University of Haifa excavation expedition, Byzantine Negev cities / Photo credit: Courtesy University of Haifa

Last month, the research team of the Byzantine Cities of the Negev headed by Prof. Bar Oz announced that the collapse of the cities began in the middle of the sixth century, even before the Muslim conquest.

Now a new study led by Prof. Bar-Oz, together with Dr. Nimrod Marom of the Recanati Institute for Maritime Studies at the university of Haifa, provides additional detail to the story of the collapse, this time by examining the animal bones found in the cities’ trash heaps.

The main find shows clear differences in the consumption of meat by local residents in three periods: the end of the Roman period through the beginning of the Byzantine period; the Byzantine period; and the end of the Byzantine period through the beginning of the Moslem period.

In the earliest period, around the 3-4 century CE, most of the bones found were of sheep, some of chickens and almost no wild animals.

In the middle period, which reflects the peak of the Byzantine expansion, most of the bones are of goats with a few pig bones as well.

At the close of the Byzantine period, the end of the sixth century and the beginning of the seventh century CE, most of the bones again belong to sheep, but with a significant increase in pig bones and bones and of wild animals.

Another characteristic of the bones is that farm animals were slaughtered at a young age, before completing the growth stage and reaching the optimal age for slaughter.

According to the researchers, these findings tell the story of the rise and fall of the Byzantine Negev.
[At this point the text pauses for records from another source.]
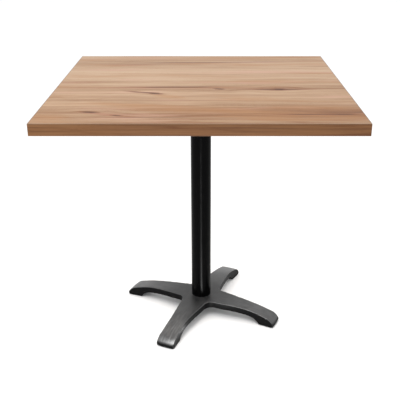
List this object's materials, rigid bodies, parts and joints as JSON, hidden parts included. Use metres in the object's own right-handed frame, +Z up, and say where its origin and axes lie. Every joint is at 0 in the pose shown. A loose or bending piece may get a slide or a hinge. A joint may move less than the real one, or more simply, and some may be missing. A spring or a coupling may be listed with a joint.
{
  "type": "bistro table",
  "caption": "Square bistro table with an oak-look laminated top, a round tubular column and a four-arm cast base on screw-levelling glides.",
  "frame": {"origin": "on the floor under the column's axis, with the four levelling glides screwed fully in", "axes": "+X along the top's grain and front edge, +Y towards the back edge, +Z up the column; the base is turned 24.5 degrees clockwise about +Z against the top"},
  "size_m": [0.8, 0.8, 0.73],
  "materials": {
    "oak_laminate": "oak-print decor laminate, satin",
    "oak_edge": "oak-print ABS edge band, satin",
    "chipboard": "raw chipboard",
    "backing_sheet": "plain melamine backing sheet",
    "column_coat": "black powder coat on steel tube, satin",
    "cast_coat": "black powder coat on cast iron, fine texture, satin",
    "zinc_steel": "bright zinc plate",
    "black_nylon": "moulded black nylon"
  },
  "bodies": {
    "frame": {"top_core": "chipboard", "top_backing": "backing_sheet", "top_laminate": "oak_laminate", "edge_band_front": "oak_edge", "edge_band_back": "oak_edge", "edge_band_left": "oak_edge", "edge_band_right": "oak_edge", "spider_plate": "cast_coat", "top_screw_1": "zinc_steel", "top_screw_2": "zinc_steel", "top_screw_3": "zinc_steel", "top_screw_4": "zinc_steel", "top_screw_5": "zinc_steel", "top_screw_6": "zinc_steel", "top_screw_7": "zinc_steel", "top_screw_8": "zinc_steel", "column_tube": "column_coat", "tie_rod": "zinc_steel", "top_washer": "zinc_steel", "top_nut": "zinc_steel", "base_washer": "zinc_steel", "base_nut": "zinc_steel", "base_casting": "cast_coat"},
    "glide_right": {"glide_pad_right": "black_nylon"},
    "stud_right": {"glide_stud_right": "zinc_steel"},
    "glide_back": {"glide_pad_back": "black_nylon"},
    "stud_back": {"glide_stud_back": "zinc_steel"},
    "glide_left": {"glide_pad_left": "black_nylon"},
    "stud_left": {"glide_stud_left": "zinc_steel"},
    "glide_front": {"glide_pad_front": "black_nylon"},
    "stud_front": {"glide_stud_front": "zinc_steel"}
  },
  "joints": [
    {"name": "level_right", "type": "slide", "parent": "frame", "child": "glide_right", "axis": [0, 0, -1], "range_m": [0, 0.008]},
    {"name": "stud_turn_right", "type": "hinge", "parent": "glide_right", "child": "stud_right", "pos_m": [0.2102, -0.09579, 0.0055], "axis": [0, 0, -1], "range_deg": [0, 2304]},
    {"name": "level_back", "type": "slide", "parent": "frame", "child": "glide_back", "axis": [0, 0, -1], "range_m": [0, 0.008]},
    {"name": "stud_turn_back", "type": "hinge", "parent": "glide_back", "child": "stud_back", "pos_m": [0.09579, 0.2102, 0.0055], "axis": [0, 0, -1], "range_deg": [0, 2304]},
    {"name": "level_left", "type": "slide", "parent": "frame", "child": "glide_left", "axis": [0, 0, -1], "range_m": [0, 0.008]},
    {"name": "stud_turn_left", "type": "hinge", "parent": "glide_left", "child": "stud_left", "pos_m": [-0.2102, 0.09579, 0.0055], "axis": [0, 0, -1], "range_deg": [0, 2304]},
    {"name": "level_front", "type": "slide", "parent": "frame", "child": "glide_front", "axis": [0, 0, -1], "range_m": [0, 0.008]},
    {"name": "stud_turn_front", "type": "hinge", "parent": "glide_front", "child": "stud_front", "pos_m": [-0.09579, -0.2102, 0.0055], "axis": [0, 0, -1], "range_deg": [0, 2304]}
  ],
  "couplings": [
    {"joint": "level_right", "follows": "stud_turn_right", "m_per_rad": 0.00019894},
    {"joint": "level_back", "follows": "stud_turn_back", "m_per_rad": 0.00019894},
    {"joint": "level_left", "follows": "stud_turn_left", "m_per_rad": 0.00019894},
    {"joint": "level_front", "follows": "stud_turn_front", "m_per_rad": 0.00019894}
  ]
}
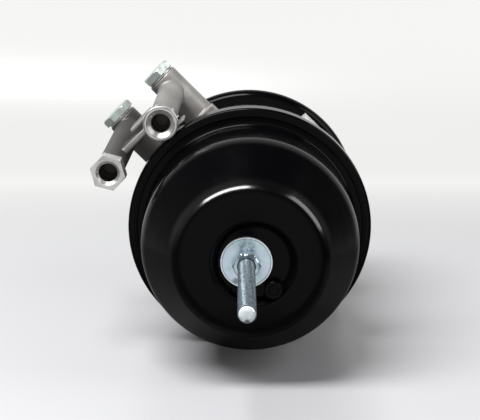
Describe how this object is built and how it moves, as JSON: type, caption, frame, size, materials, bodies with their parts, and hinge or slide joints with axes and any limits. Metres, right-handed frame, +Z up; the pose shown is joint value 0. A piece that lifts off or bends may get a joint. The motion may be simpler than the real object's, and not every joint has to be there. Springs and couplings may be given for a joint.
{
  "type": "spring brake cylinder",
  "caption": "Air brake cylinder with a spring chamber in a crimped black housing, a cast body with angled port arms, a clamped service chamber with mounting studs, and a release bolt.",
  "frame": {"origin": "centre of the mounting face, where the face plane crosses the cylinder's axis", "axes": "+Y along the axis out of the mounting face, the way the push rod moves; +Z up; the spring end with the release bolt points to -Y"},
  "size_m": [0.2144, 0.4172, 0.2171],
  "materials": {
    "black_paint": "gloss black coating on pressed steel",
    "cast_aluminium": "blasted die casting with machined port faces",
    "bright_zinc": "bright zinc plating with a bluish tint",
    "dull_zinc": "zinc plating",
    "bare_steel": "bare steel",
    "spring_steel": "black coated spring steel",
    "bush_bronze": "sintered bronze",
    "seal_aluminium": "soft aluminium sealing washer",
    "black_rubber": "matt black rubber"
  },
  "bodies": {
    "cylinder": {"spring_housing": "black_paint", "vent_plug": "black_paint", "release_washer": "bright_zinc", "power_spring": "spring_steel", "spring_diaphragm": "black_rubber", "transfer_return_spring": "spring_steel", "flange_case": "cast_aluminium", "tube_plug_a": "bright_zinc", "tube_plug_b": "bright_zinc", "plug_seal_a": "seal_aluminium", "plug_seal_b": "seal_aluminium", "rod_bush": "bush_bronze", "rod_seal_front": "black_rubber", "rod_seal_rear": "black_rubber", "clamp_ring": "black_paint", "clamp_bolt": "bright_zinc", "clamp_nut": "bright_zinc", "service_housing": "black_paint", "mounting_stud_left": "bright_zinc", "mounting_stud_right": "bright_zinc", "drain_plug": "black_rubber", "service_diaphragm": "black_rubber", "service_return_spring": "spring_steel", "rod_boot": "black_rubber"},
    "spring_piston": {"release_bolt": "bright_zinc", "bolt_socket": "bare_steel", "spring_plate": "bare_steel", "transfer_plate": "bare_steel", "transfer_rod": "bare_steel"},
    "push_rod": {"push_rod": "bare_steel", "push_plate": "bare_steel"},
    "release_nut": {"release_nut": "dull_zinc"}
  },
  "joints": [
    {"name": "spring_stroke", "type": "slide", "parent": "cylinder", "child": "spring_piston", "axis": [0, 1, 0], "range_m": [0, 0.057], "deforming": ["power_spring", "spring_diaphragm", "transfer_return_spring"]},
    {"name": "service_stroke", "type": "slide", "parent": "cylinder", "child": "push_rod", "axis": [0, 1, 0], "range_m": [0, 0.057], "deforming": ["service_diaphragm", "service_return_spring", "rod_boot"]},
    {"name": "release_nut_turn", "type": "hinge", "parent": "cylinder", "child": "release_nut", "pos_m": [-0.0029, -0.268, 0], "axis": [0, -1, 0], "range_deg": [0, 11726.2]}
  ],
  "couplings": [
    {"joint": "service_stroke", "follows": "spring_stroke", "ratio": 1},
    {"joint": "release_nut_turn", "follows": "spring_stroke", "rad_per_m": 3590.4}
  ]
}
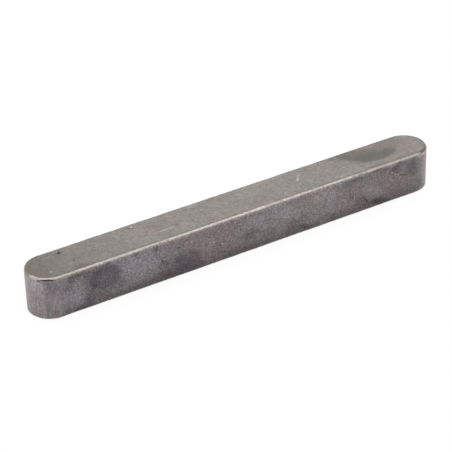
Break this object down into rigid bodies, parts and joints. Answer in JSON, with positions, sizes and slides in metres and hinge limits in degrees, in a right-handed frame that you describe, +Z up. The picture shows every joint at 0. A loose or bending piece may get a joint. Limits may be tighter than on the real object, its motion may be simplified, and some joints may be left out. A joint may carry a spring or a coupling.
{
  "type": "parallel key",
  "caption": "Square-section parallel key of bright drawn steel with half-round ends and chamfered rims, for locking a hub to a shaft.",
  "frame": {"origin": "middle of the bottom face, on the plane the key rests on", "axes": "+X along the key, +Y across it towards the back flank, +Z up from the bottom face to the top face"},
  "size_m": [0.05, 0.005, 0.005],
  "materials": {
    "key_steel": "satin"
  },
  "bodies": {
    "root": {"parallel_key": "key_steel"}
  },
  "joints": []
}
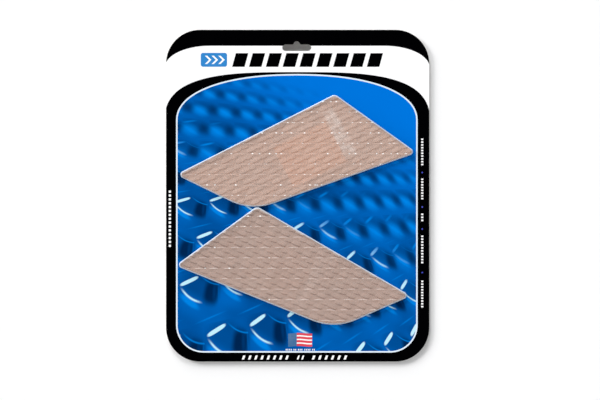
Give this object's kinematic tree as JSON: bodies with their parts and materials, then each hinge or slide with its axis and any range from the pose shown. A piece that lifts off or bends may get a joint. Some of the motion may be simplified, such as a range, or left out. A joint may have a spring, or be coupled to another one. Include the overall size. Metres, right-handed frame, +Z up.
{
  "type": "carded traction pad pair",
  "caption": "Rounded hang card with a hump-topped peg slot, carrying mirrored clear studded stick-on traction pads, each on a brown release liner held by tape.",
  "frame": {"origin": "middle of the card's underside, on the surface that it lies on", "axes": "+Z up out of the card's printed face, +Y along the card's height towards its hang slot, +X to the right seen from above"},
  "size_m": [0.292, 0.368, 0.0041],
  "materials": {
    "white_back_paper": "matte",
    "grey_board": "matte",
    "printed_paper": "satin",
    "foam_tape": "matte",
    "liner_paper": "satin",
    "adhesive": "gloss",
    "clear_skin": "gloss"
  },
  "bodies": {
    "card": {"back_sheet": "white_back_paper", "board_core": "grey_board", "printed_face_sheet": "printed_paper", "upper_tape_square": "foam_tape", "upper_tape_far_tab": "foam_tape", "upper_tape_near_tab": "foam_tape", "lower_tape_square": "foam_tape", "lower_tape_far_tab": "foam_tape", "lower_tape_near_tab": "foam_tape"},
    "upper_liner": {"upper_release_liner": "liner_paper"},
    "upper_pad": {"upper_adhesive_film": "adhesive", "upper_grip_skin": "clear_skin"},
    "lower_liner": {"lower_release_liner": "liner_paper"},
    "lower_pad": {"lower_adhesive_film": "adhesive", "lower_grip_skin": "clear_skin"}
  },
  "joints": [
    {"name": "upper_lift", "type": "slide", "parent": "card", "child": "upper_liner", "axis": [0, 0, 1], "range_m": [0, 0.08]},
    {"name": "lower_lift", "type": "slide", "parent": "card", "child": "lower_liner", "axis": [0, 0, 1], "range_m": [0, 0.08]},
    {"name": "upper_peel", "type": "hinge", "parent": "upper_liner", "child": "upper_pad", "pos_m": [-0.04684, 0.06788, 0.002], "axis": [-0.8918, -0.4524, 0], "range_deg": [0, 110]},
    {"name": "lower_peel", "type": "hinge", "parent": "lower_liner", "child": "lower_pad", "pos_m": [-0.04744, -0.11295, 0.002], "axis": [0.9283, -0.3718, 0], "range_deg": [0, 110]}
  ]
}
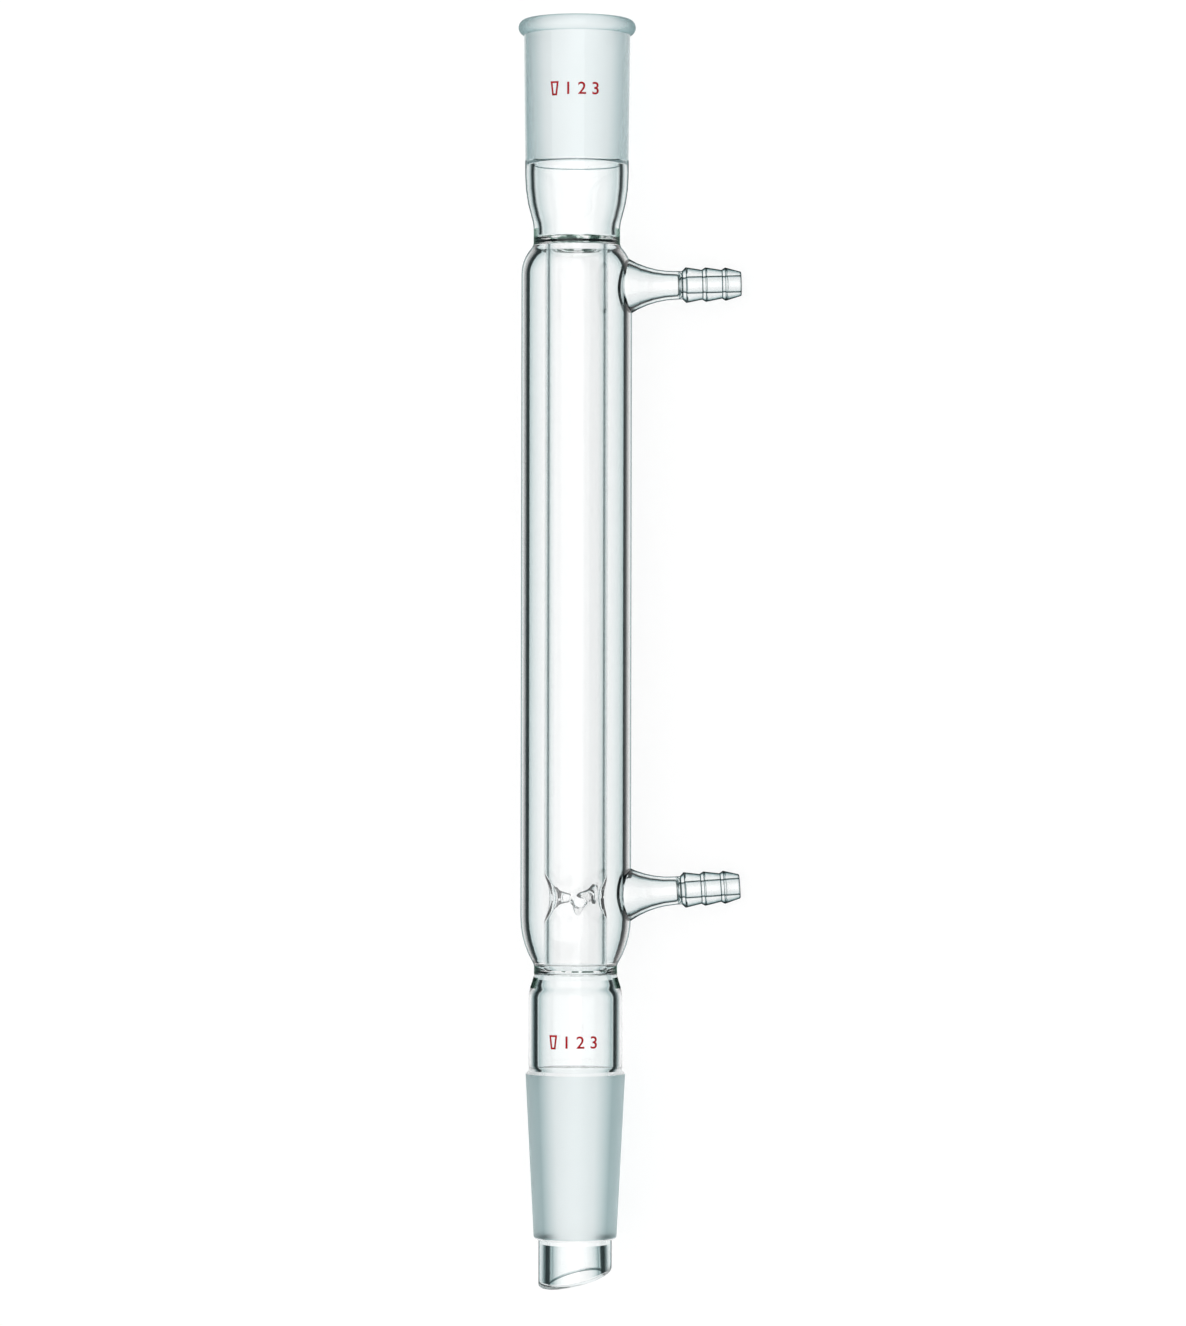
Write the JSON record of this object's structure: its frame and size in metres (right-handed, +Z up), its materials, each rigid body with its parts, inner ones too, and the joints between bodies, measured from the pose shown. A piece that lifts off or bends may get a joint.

They explain that sheep require a large amount of water and grazing land, and in the desert raising sheep usually means wandering among large grazing areas, that is, a nomadic society that grows sheep for eating or for commerce.

Goats need less water and grazing space, so you should raise goats in the desert when you have cultivated agriculture and you can’t wander. This is a more stable economy under the conditions of permanent residency and agriculture.

University of Haifa excavation expedition, Byzantine Negev cities / Photo credit: Courtesy University of Haifa

According to these findings, before the flourishing of the Byzantine empire, the Negev society was essentially nomadic, similar to the traditional Bedouin society. At the time of the Byzantine expansion, the economy of the Negev settlements grows stronger and they turn to large-scale agricultural crops. The return to the sheep economy in the middle of the 6th century shows once again that during this period the agricultural communities in the Negev are beginning to decline.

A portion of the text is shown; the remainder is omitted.